Written by a Medical Acupuncture for Veterinarians course graduate. Signed release obtained from client/author. A2017027

Abstract: Clyde presented for a suspected vaccine reaction following his first crLyme vaccination in June of this year. Full blood work, urinalysis and radiographs were completed, with the only abnormality found being calcification of the intervertebral disc between cervical vertebrae two and three. Clyde was treated with a series of chiropractic manipulations by an associate veterinarian, but he continued to decline in both posture and temperament. Chiropractic treatments were discontinued and Clyde was started on laser therapy and acupuncture. His clinical symptoms resolved within one week, he was weaned off of all oral medications and he has continued to be symptom free.
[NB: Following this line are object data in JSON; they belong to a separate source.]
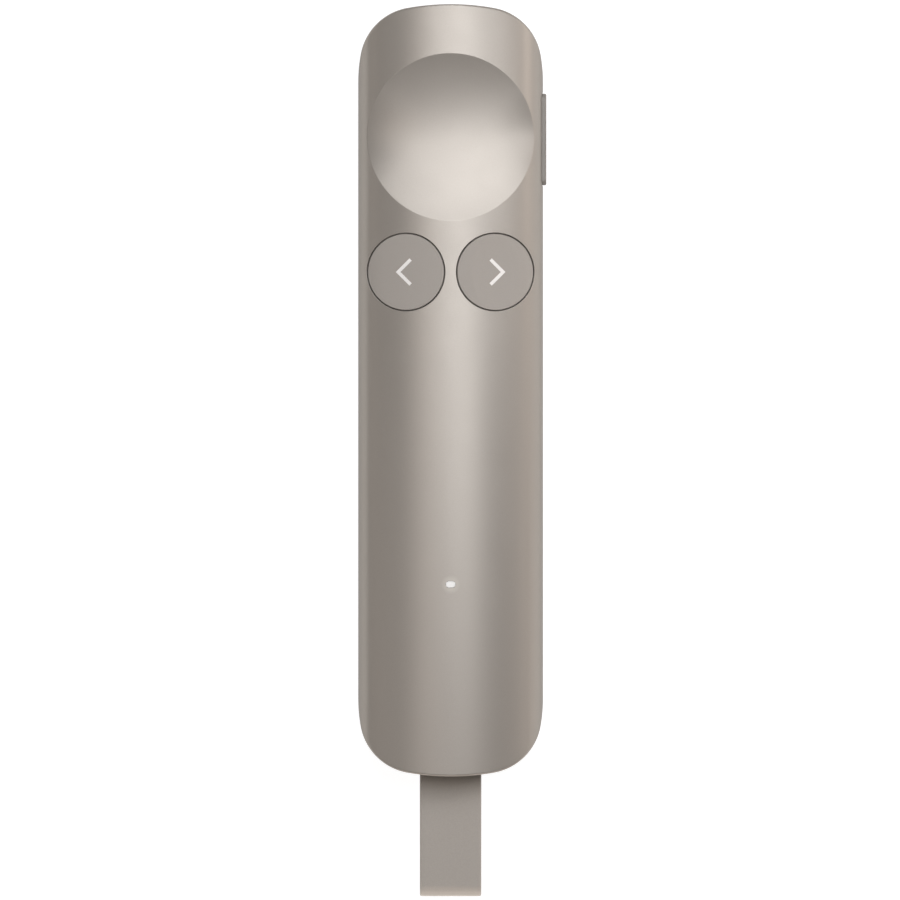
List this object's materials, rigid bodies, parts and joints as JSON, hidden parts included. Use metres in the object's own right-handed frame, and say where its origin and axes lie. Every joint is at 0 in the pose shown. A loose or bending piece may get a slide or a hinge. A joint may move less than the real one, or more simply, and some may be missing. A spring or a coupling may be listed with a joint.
{
  "type": "wireless presentation clicker",
  "caption": "Slim hand-held presentation clicker with a thumb dish, two round buttons, a side bar button, a status window and a receiver docked on a silicone pull tab.",
  "frame": {"origin": "centre of the flat back face", "axes": "+X to the right seen from the button side, +Y along the body towards the dish end, +Z out of the button face"},
  "size_m": [0.0311, 0.147, 0.0132],
  "materials": {
    "shell_paint": "satin metallic taupe paint",
    "cap_paint": "matte taupe, soft to the touch",
    "bar_paint": "matte taupe",
    "white_inlay": "moulded white",
    "light_pipe": "milky, lit from below",
    "silicone": "matte silicone",
    "dark_plastic": "fine moulded texture",
    "steel": "plain sheet and turned metal",
    "circuit_board": "solder mask over glass fibre",
    "chip_ceramic": "sintered ceramic",
    "battery_foil": "laminated pouch foil",
    "foam_tape": "adhesive foam",
    "wire_sleeve": "wire insulation"
  },
  "bodies": {
    "housing": {"top_shell": "shell_paint", "back_shell": "shell_paint", "chassis": "dark_plastic", "chassis_screws": "steel", "main_board": "circuit_board", "prev_switch_base": "dark_plastic", "prev_switch_dome": "steel", "next_switch_base": "dark_plastic", "next_switch_dome": "steel", "side_switch_base": "dark_plastic", "side_switch_dome": "steel", "status_light_pipe": "light_pipe", "status_led": "white_inlay", "battery_cell": "battery_foil", "battery_pad": "foam_tape", "battery_leads": "wire_sleeve", "battery_plug": "white_inlay", "battery_header": "dark_plastic", "radio_shield_can": "steel", "controller_chip": "dark_plastic", "controller_crystal": "steel", "motion_sensor_chip": "dark_plastic", "power_chip": "dark_plastic", "board_passives": "chip_ceramic", "antenna_chip": "chip_ceramic", "haptic_motor": "steel", "haptic_pad": "foam_tape", "port_shell": "steel", "port_tongue": "dark_plastic"},
    "prev_button": {"prev_button": "cap_paint", "prev_chevron": "white_inlay", "prev_switch_plunger": "white_inlay"},
    "next_button": {"next_button": "cap_paint", "next_chevron": "white_inlay", "next_switch_plunger": "white_inlay"},
    "side_button": {"side_button": "bar_paint", "side_switch_plunger": "white_inlay"},
    "receiver": {"receiver_housing": "dark_plastic", "receiver_plug_shell": "steel", "receiver_plug_insulator": "dark_plastic", "receiver_board": "circuit_board", "receiver_chip": "dark_plastic", "tab_anchor_pin": "steel"},
    "tab": {"pull_tab": "silicone"}
  },
  "joints": [
    {"name": "prev_press", "type": "slide", "parent": "housing", "child": "prev_button", "axis": [0, 0, -1], "range_m": [0, 0.00035], "stiffness_N_per_m": 600, "springref_m": -0.0006, "deforming": ["prev_switch_dome"]},
    {"name": "next_press", "type": "slide", "parent": "housing", "child": "next_button", "axis": [0, 0, -1], "range_m": [0, 0.00035], "stiffness_N_per_m": 600, "springref_m": -0.0006, "deforming": ["next_switch_dome"]},
    {"name": "side_press", "type": "slide", "parent": "housing", "child": "side_button", "axis": [-1, 0, 0], "range_m": [0, 0.00035], "stiffness_N_per_m": 600, "springref_m": -0.0006, "deforming": ["side_switch_dome"]},
    {"name": "receiver_slide", "type": "slide", "parent": "housing", "child": "receiver", "axis": [0, -1, 0], "range_m": [0, 0.022]},
    {"name": "tab_swing", "type": "hinge", "parent": "receiver", "child": "tab", "pos_m": [0, -0.06145, 0.0054], "axis": [1, 0, 0], "range_deg": [-12, 12], "stiffness_Nm_per_rad": 0.003}
  ]
}
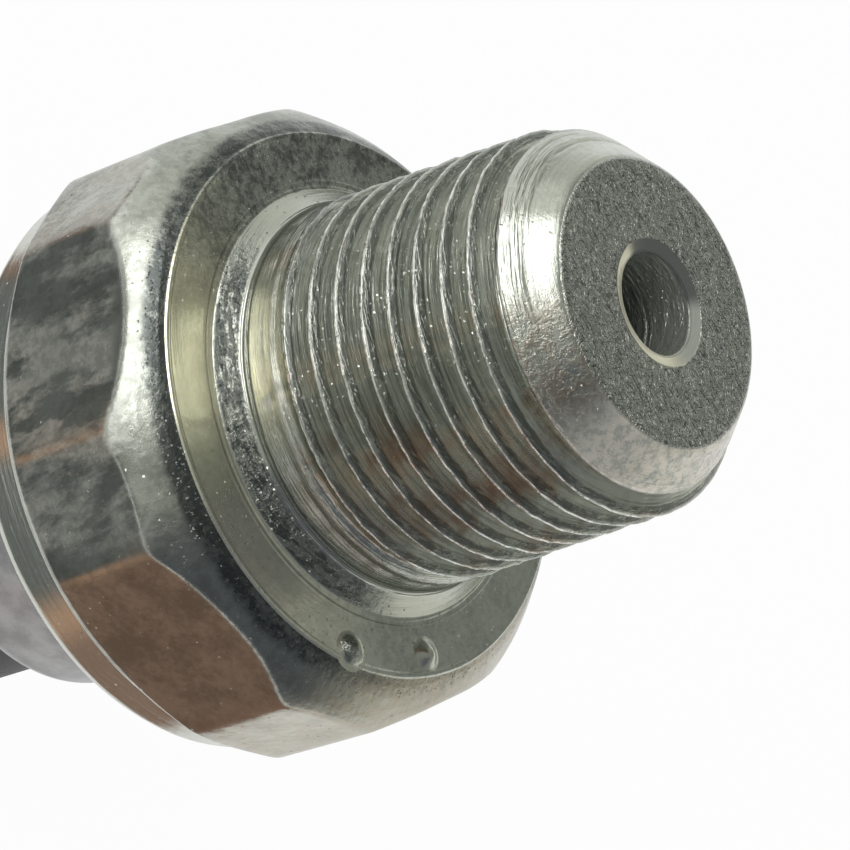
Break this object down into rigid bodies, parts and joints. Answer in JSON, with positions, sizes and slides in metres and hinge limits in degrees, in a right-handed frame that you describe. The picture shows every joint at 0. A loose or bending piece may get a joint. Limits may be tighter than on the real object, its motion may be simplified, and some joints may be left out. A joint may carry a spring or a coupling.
{
  "type": "oil pressure sender",
  "caption": "Oil pressure sender: hexagon body with a tapered pipe thread and pressure bore, crimped shell and round socket with blade terminals.",
  "frame": {"origin": "on the axis, in the plane of the hexagon's front face, where the threaded nose begins", "axes": "+Z along the axis and out of the nose; the socket opens towards -Z; +X square to one wide flat of the hexagon and along the row of terminals; +Y towards the latch ramp"},
  "size_m": [0.027, 0.0282, 0.0497],
  "materials": {
    "zinc_plated_steel": "bright zinc plating over turned and forged steel, slightly dulled and grainy",
    "bright_shell": "smooth bright nickel plating on drawn steel",
    "washer_steel": "plain stamped steel",
    "seal_rubber": "matt black rubber",
    "alumina": "white sintered alumina",
    "glass_frit": "fused grey glass frit",
    "pin_wire": "tinned wire",
    "spacer_plastic": "natural moulded plastic",
    "board_laminate": "green solder mask on glass laminate",
    "chip_resin": "black moulding resin",
    "capacitor_ceramic": "brown chip capacitor body",
    "terminal_tin": "bright tin plating on stamped brass",
    "connector_plastic": "black glass-filled plastic, lightly textured",
    "potting_epoxy": "glossy black epoxy"
  },
  "bodies": {
    "root": {"port_body": "zinc_plated_steel", "pressure_seal": "seal_rubber", "sensor_diaphragm": "alumina", "bond_ring": "glass_frit", "sensor_substrate": "alumina", "sense_pin_1": "pin_wire", "sense_pin_2": "pin_wire", "sense_pin_3": "pin_wire", "sense_pin_4": "pin_wire", "backing_washer": "washer_steel", "flange_gasket": "seal_rubber", "connector_shell": "bright_shell", "spacer_ring": "spacer_plastic", "circuit_board": "board_laminate", "signal_chip": "chip_resin", "capacitor_1": "capacitor_ceramic", "capacitor_2": "capacitor_ceramic", "capacitor_3": "capacitor_ceramic", "resistor_1": "chip_resin", "resistor_2": "chip_resin", "terminal_1": "terminal_tin", "terminal_2": "terminal_tin", "terminal_3": "terminal_tin", "connector_insert": "connector_plastic", "insert_seal": "seal_rubber", "terminal_potting": "potting_epoxy"}
  },
  "joints": []
}
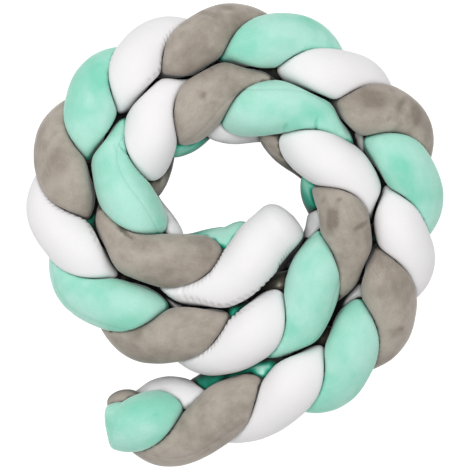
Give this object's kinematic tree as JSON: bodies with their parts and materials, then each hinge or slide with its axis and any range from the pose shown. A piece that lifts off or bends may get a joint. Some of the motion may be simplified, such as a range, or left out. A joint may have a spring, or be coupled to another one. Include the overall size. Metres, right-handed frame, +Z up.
{
  "type": "braided crib bumper",
  "caption": "Plaited crib bumper of stuffed velvet tubes, laid in a flat open coil; it lines the inside of a crib as a soft border.",
  "frame": {"origin": "on the surface that the coil lies on, under the middle of its footprint", "axes": "+Z up, out of the flat coil; +X and +Y across it, with the plait's outer end at low X and low Y"},
  "size_m": [0.6803, 0.7572, 0.1512],
  "materials": {
    "velvet_mint": "short-pile velvet, mint green",
    "velvet_grey": "short-pile velvet, warm grey",
    "velvet_white": "short-pile velvet, cool white"
  },
  "bodies": {
    "root": {"tube_mint": "velvet_mint", "tube_grey": "velvet_grey", "tube_white": "velvet_white"}
  },
  "joints": []
}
History and Presentation: Clyde, an eight year old neutered male collie-type mixed breed dog was presented for annual examination May 17, 2017. He was given his annual Leptospira vaccination and he received his first crLyme vaccination. Two days later Clyde’s caretaker reported symptoms of ear discomfort, lethargy and general “ain’t doing right”. He was sent home with Vanectyl-p for skin/ear irritation, but after two days he had not improved and came back for a full work-up. Blood work, urine and radiographs, otoscopic and rectal exams were all normal except for mineralization in the intervertebral disc between C2-3. Chiropractic manipulations were started with the focus on malalignment in the cranial cervical region. These manipulations appeared to help for a short time, but then seemed to be needed more often and dog’s temperament became increasingly more aggressive at home and in the office. He was started on Meloxicam and Gabapentin on September 20th + 25th, but those had to be discontinued due to vomiting. Clyde has a history of anal gland impactions, bladder infections, and he was drug behind a car in 2011, resulting in severe “road rash” of his ventral thorax and the dorsal aspects of all four paws, including traumatic amputation of each second digit on the hind paws, at the level of the metatarso-phalangeal joints. Owner recently adopted a Saint Bernard puppy and moved into an apartment with a long flight of steep stairs.

Physical Examination and Clinical Assessments: His first acupuncture assessment and treatment was September 26th. Abnormalities on his exam included a wide taught band just cranial to the right shoulder, several long/slim taught bands along C2-4 bilaterally, tension and mild tenderness along the dorsal scapular regions and painful to palpate his lumbar back just cranial to the tip of the left ilial wing. Marked decreased range of motion in metacarpo-phalangeal joint of each front fourth digit.

Medical Decision Making: Given his apparent lack of response and/or intolerance to Vanectyl-p, Meloxicam, Gabapentin and the chiropractic manipulations we elected to stop all medications and try laser plus acupuncture to try to relieve neck pain, shoulder and back tension.

Differential Diagnoses: Neck, shoulder and lumbar pain caused by traumatic (steep stairs, previous car injury, rough play with large puppy), degenerative and compensatory postural changes (due to the loss of digits in the hind end and decreased range of motion in front digits). Rule out intervertebral disc disease, Lyme disease (blood screening suggested this was unlikely), Leptospirosis.

Definitive (or Putative) Diagnosis (or Diagnoses): Working diagnosis of muscle strain and dysfunction caused by trauma and degenerative changes as listed above.

Acupuncture Treatments: September 26 – Seirin 0.16 x 30mm J type coated needles were used for his first treatment to assess his reaction to being needled; these were well tolerated. October 3rd, 10th, 17th and 31st we used Seirin 0.20 x 30mm J type coated needles. Thus far he has only had dry needling done, no electroacupuncture. He has also been treated with a Class IV laser (three sessions a week x 2 weeks, then weekly for 1 month), with treatment being focused on the right cranio-dorsal neck and left caudo-dorsal lumbar region. We would like to focus on his feet at a later date (he is not very tolerant of any handling of his feet so far and I feel that he needs more than just laser to improve function in the front paws).
Acupuncture points selected included GV20 and BL10 to help calm him; Bai Hui, GV3, GV4 and GV14 for regional tension/tenderness/dysfunction; LI11, LI12, BL11, BL12, BL13 where tension was appreciated on palpation; trigger points in the triceps, taught bands along cervical vertebrae 2-4, and in the tender region just cranial to the tip of the left ilial wing. No distal points were used given his aversion to having his feet handled.

Outcomes, Discussions, and References: Caretaker reported immediate resolution with regards to his posture, ear position (he would flick his right ear and hold it out from his head when he was experiencing pain), and temperament. Unlike chiropractic treatments he expressed no aversion to being examined or treated with the exception of one strong reaction when a taught band cranial to the left ilial wing was needled during his second treatment (he had to be restrained and sometimes muzzled to have his chiropractic adjustments). He has shown no signs of relapse since starting treatment and we are slowly weaning the frequency of his treatments to try to determine appropriate treatment intervals for the future. He is back to playing and running off leash and seems to be fully comfortable and functional.